The class-action lawsuit is supposed to provide a solution to the problem of wrongful conduct that damages many consumers, but each only slightly.  Is a plaintiff class action a good "solution" to the spam problem?  Is class certification likely in such a suit?  Would class questions "predominate" under Fed. R. Civ. P. 23(b)(3)?  Why or why not?  What about the distinction addressed in Note 8 above?  Could it be addressed for a whole class in one action?


10.  As this brief review suggests, there may be no "magic bullet" to kill spam.  One solution that has received significant support is a "do not spam me" registry, perhaps maintained by the Federal Trade Commission, along the lines of the FTC's "do not call" registry for unsolicited telephone marketing.  The law could impose civil or criminal liability for sending unsolicited messages to persons who put their e-mail addresses on the "do no spam me" list.

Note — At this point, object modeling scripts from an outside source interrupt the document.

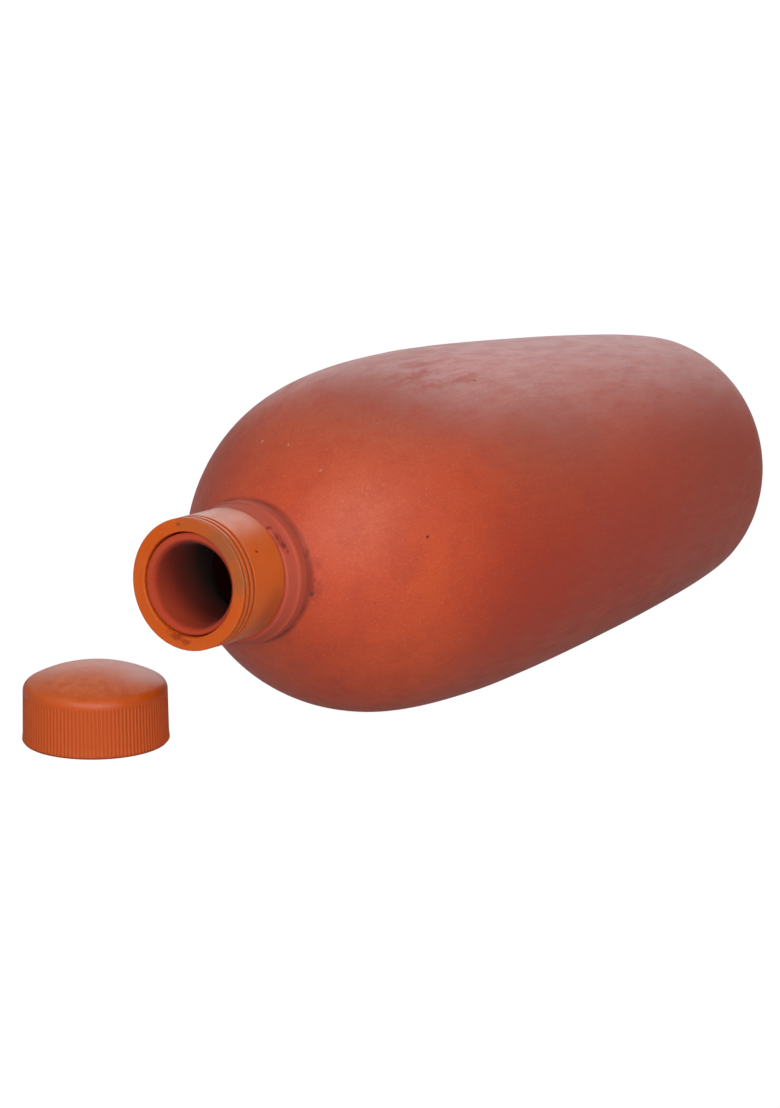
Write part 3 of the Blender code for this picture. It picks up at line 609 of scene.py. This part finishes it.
def buildPlastic(name, look, location, rotation):
    material, tree, shader = newMaterial(name, look["roughness"], plastic["ior"], look["specular"])
    local, _, z, radius = addPlace(tree, location, rotation)
    cloud = addNode(tree, "ShaderNodeTexNoise", None, {
        "Vector": local, "Scale": perMetre / look["cloudSize"], "Detail": 5.0, "Roughness": 0.65})
    # fine lines round the axis, left by the turned mould
    ringSpace = addNode(tree, "ShaderNodeCombineXYZ", None, {0: radius, 1: z})
    lines = addNode(tree, "ShaderNodeTexNoise", None, {
        "Vector": ringSpace, "Scale": perMetre / look["lineWidth"], "Detail": 2.0})
    # the pale tone: scuffs, and on the cap's dome painted sheen as well
    low, high = look["wearAndSheenHeights"]
    wearAndSheenZone = addNode(tree, "ShaderNodeMapRange", None, {
        "Value": z, "From Min": low, "From Max": high, "To Max": look["wearAndSheenShare"]})
    low, high = plastic["wearAndSheenNoise"]
    wearAndSheenArea = addNode(tree, "ShaderNodeMapRange", None, {
        "Value": cloud, "From Min": low, "From Max": high, "To Max": wearAndSheenZone})
    colour = layTone(tree, linear(look["colour"]), look["wearAndSheen"], wearAndSheenArea, 1.0)
    # the grooves darkened: dirt together with painted shade
    groove = addNode(tree, "ShaderNodeAttribute", {"attribute_name": "groove"}, None, "Fac")
    colour = layTone(tree, colour, look["grooveDirtAndShade"], groove, look["grooveDirtAndShadeShare"])
    height = addNode(tree, "ShaderNodeMath", {"operation": "MULTIPLY"}, {0: lines, 1: look["lineDepth"]})
    colour, height, _ = layMarks(tree, colour, height, local, look["marks"], plastic["markCore"])
    tree.links.new(colour, shader.inputs["Base Color"])
    (low, high), (less, more) = plastic["roughNoise"], plastic["roughSwing"]
    roughness = addNode(tree, "ShaderNodeMapRange", None, {
        "Value": cloud, "From Min": low, "From Max": high,
        "To Min": look["roughness"] + less, "To Max": look["roughness"] + more})
    roughness = addNode(tree, "ShaderNodeMath", {"operation": "MULTIPLY_ADD"}, {
        0: groove, 1: plastic["grooveRoughness"], 2: roughness})
    tree.links.new(roughness, shader.inputs["Roughness"])
    bump = addNode(tree, "ShaderNodeBump", None, {
        "Height": height, "Strength": plastic["bump"], "Distance": 1.0})
    tree.links.new(bump, shader.inputs["Normal"])
    return material


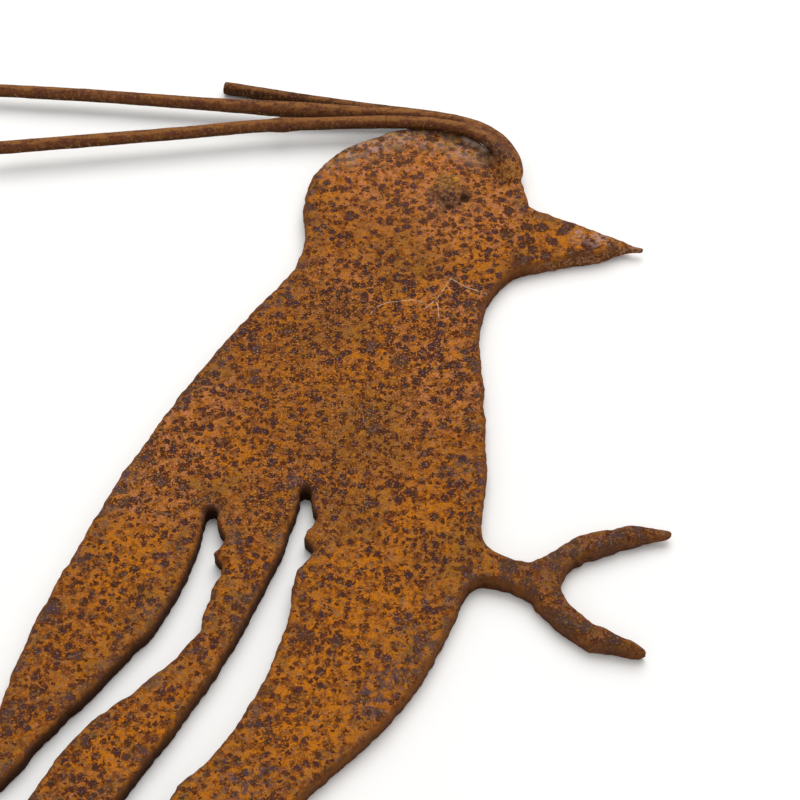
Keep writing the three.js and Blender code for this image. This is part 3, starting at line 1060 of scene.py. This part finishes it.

Would such a list work?  Would criminal or civil sanctions based on the list pass First-Amendment muster, despite foreseeable technical difficulties in keeping the list up to date?

Even if so, would the list merely preclude so-called legitimate marketing, or make it more difficult, while doing little to curtail unscrupulous marketing by spammers whose messages are false or misleading and whose return addresses are nonexistent or falsified?  Wouldn't unscrupulous marketers simply use the list as a "free" source of additional e-mail addresses?  Is there be an economic incentive to do so if marketers, as they sometimes do, pay spammers based on the number of messages sent?  the number of responses, whether positive or negative?  Do the answers to these questions suggest that spam may be a problem that we all may have to live with, no matter how distateful that prospect may seem?